1. are debt instruments that cannot be converted (directly or indirectly) into shares;

2. are listed on NASDAQ, New York Stock Exchange, Amex, Toronto Stock Exchange, TSX Venture Exchange, London Stock Exchange (excluding AIM) or the Frankfurt Stock Exchange (Prime Standard);

3. are not exempt securities for purposes of the Ontario Securities Act, save and except for securities referred to in clauses 1 and 10 of subsection 35(2) of the Ontario Securities Act; or

4. are securities in which the Respondent does not hold more than one (1) percent of the outstanding securities of the class or series of the class in question.

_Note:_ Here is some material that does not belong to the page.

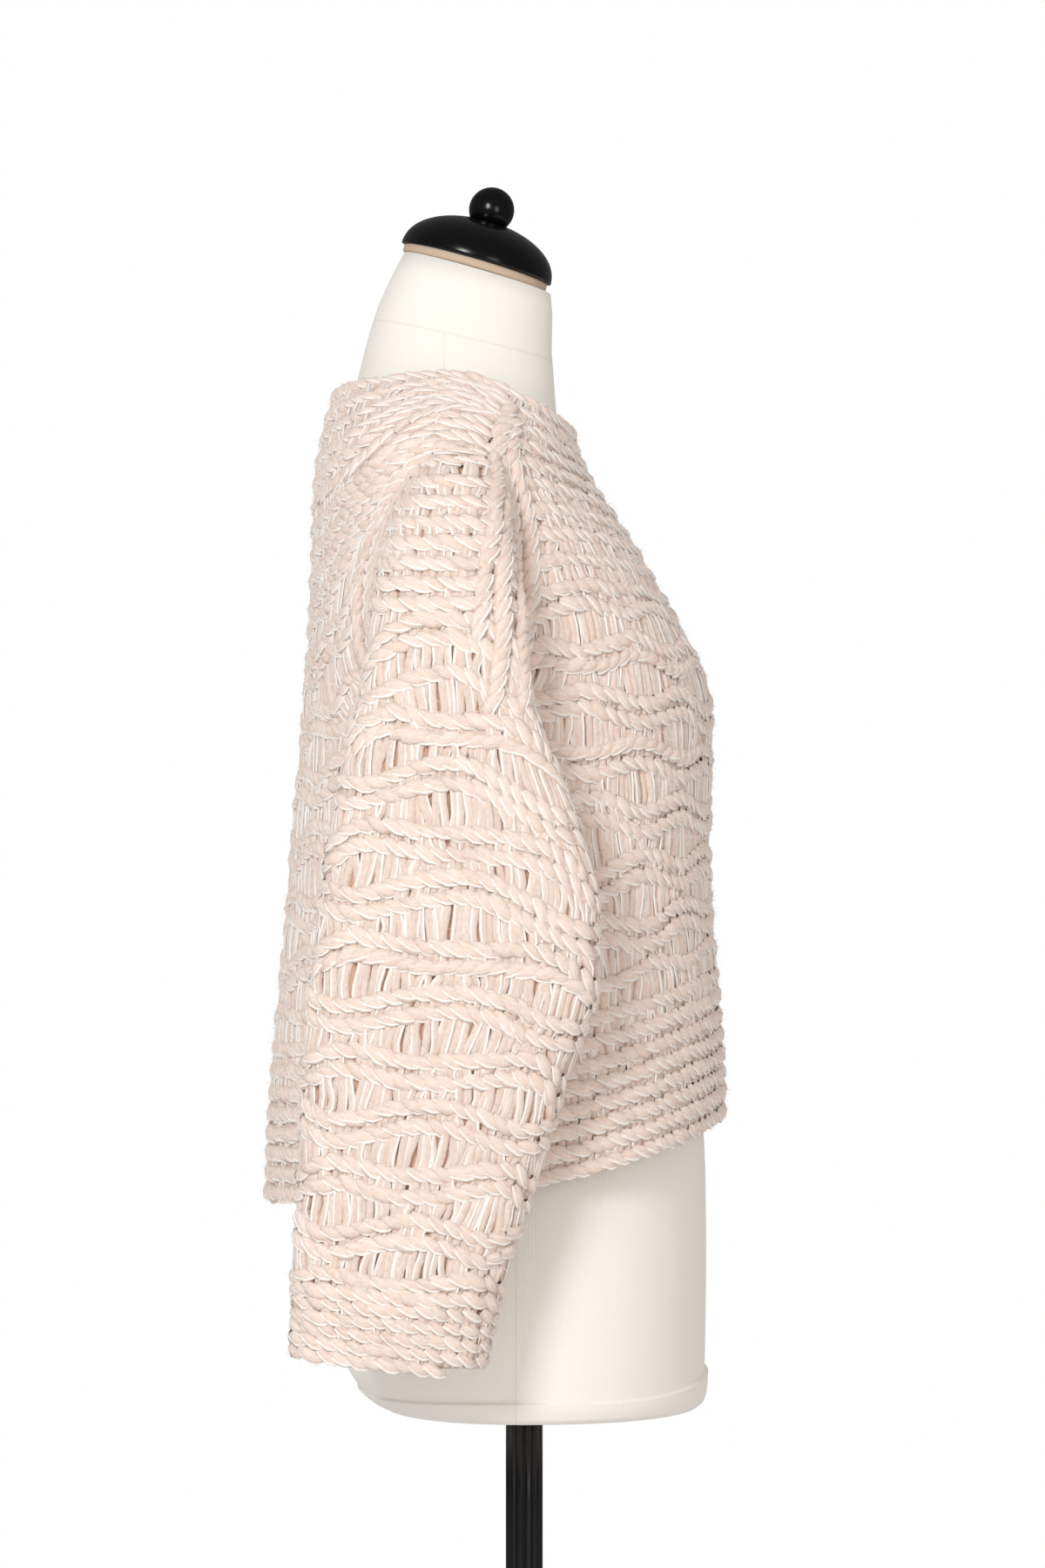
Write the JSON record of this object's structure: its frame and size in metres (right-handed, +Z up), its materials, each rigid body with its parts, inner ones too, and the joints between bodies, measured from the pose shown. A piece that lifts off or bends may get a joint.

(c) the Respondent may dispose of 75,000 shares of Champion Minerals Inc. (formerly Champion Natural Health.com Inc.) and 10,000 shares of Industrial Electric Services Inc., currently owned by him or his registered retirement savings plan, at any time during the term of the order, which trades may otherwise contravene paragraph (b) above ;

(d) subject to (b) above, that any exemptions contained in Ontario securities law do not apply to the Respondent for a period of 2 years from the date of the Order; and

(e) that the Respondent will contribute to the Commission’s costs of its investigation, in the amount of $10,000.